I kicked off using the "grocery list" template and then tweaked it up so that we could manually enter ingredients (and units) for recipes, and calculate the cost of making each recipe based on what ingredients I'd mark as 'have' (what was currently in the kitchen cabinet) and what was left to be bought. one can easily sort by, say, the final "cost" field, to reorder into a list like you described.

so my tables (Airtable "bases") are like: Ingredients; Ingredient Categories [for separating out my shopping list by supermarket area]; Recipes; Per-Recipe Line Items. In the Ingredients table, you could calculate and manually enter healthy/whatever substitute foods & quantities on an individual ingredient line, then work some magic there...
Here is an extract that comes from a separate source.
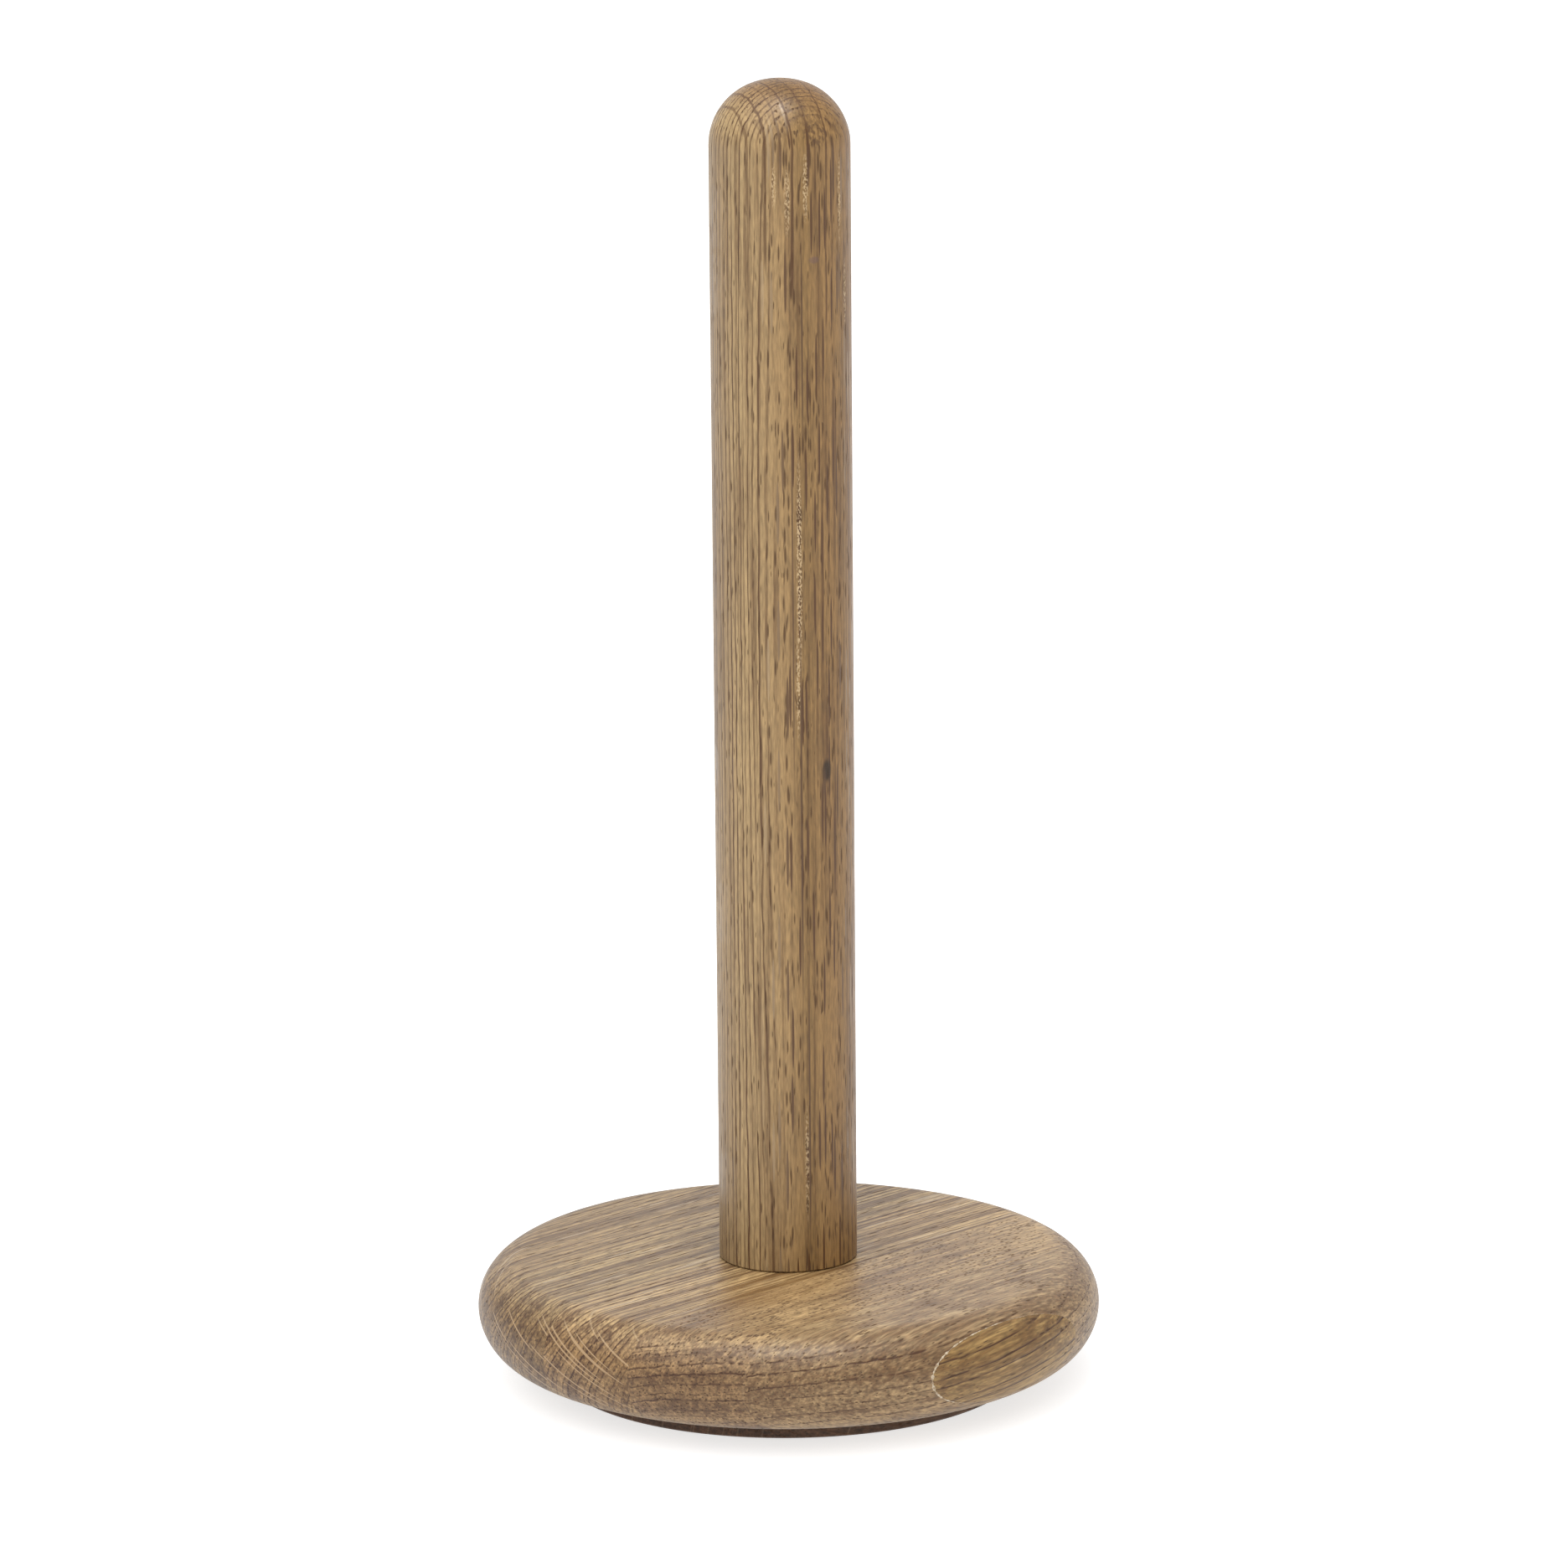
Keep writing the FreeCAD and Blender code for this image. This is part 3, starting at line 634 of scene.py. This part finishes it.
def oak(name, node, axes, board):
    """Oak, turned, sanded fine and oiled: brown lines of early wood, open pores, rays and a satin shine.

    The figure is solid, so it runs through the piece as in a real board. Board point (g, p, q) gives the
    distance from the pith, sqrt((p + pith)^2 + (q - level)^2) - pith, shaken a little by two noises. The ring
    list turns that distance into a count of rings; what is past the whole number is the depth into the year's
    growth, as a part of the ring's width. The first half millimetre is the dark early wood.
    """
    sizes = bpy.context.scene.holder_sizes
    shades = bpy.context.scene.holder_colours
    board = {**PLAIN_BOARD, **board}
    rings = board_rings(node, axes, board)
    turn = axes.to_euler("XYZ")
    material, add, where, point = new_material(name, turn)
    along, out, across = add("SeparateXYZ", (point,)).outputs
    facing = add("Mapping", {"Vector": where.outputs["Normal"], "Rotation": turn}, vector_type="VECTOR")
    facing = add("SeparateXYZ", (add("VectorMath", (facing,), operation="ABSOLUTE"),))
    flat_sawn = add("MapRange", (facing.outputs["Y"], 0.6, 0.95), **SOFT)
    end_grain = add("MapRange", (facing.outputs["X"], 0.5, 0.95), **SOFT)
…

Airtable seems to have expanded the past couple months, so I can't exactly find how I outfitted the original template -- because my brain most definitely did not come up with it on its own. The explanation of this format might be in their Support/Q&A/Tips'n'Tricks, or I might have just Googled some tips on grocery/recipe inventories and adapted them to Airtable formatting.
posted by cluebucket at 8:59 PM on August 18, 2016


Response by poster: cluebucket, THANK YOU! If nothing else, their mention of ingredients-recipes as an example of a many-to-many relationship has started to clarify how I can go about setting this thing up. soelo's suggestion got me playing around in openoffice Base, and I'm sure it would've worked eventually... but for an abject beginner such as myself, Airtable is much friendlier. And okay, prettier.

Honorable mention to paper chromatographologist for a simple (if limited) solution that I totally could've implemented right away. But it's not fun if you haven't cried in frustration, right?


Hopefully I'll be able to share something workable soon for anyone who stumbles across this!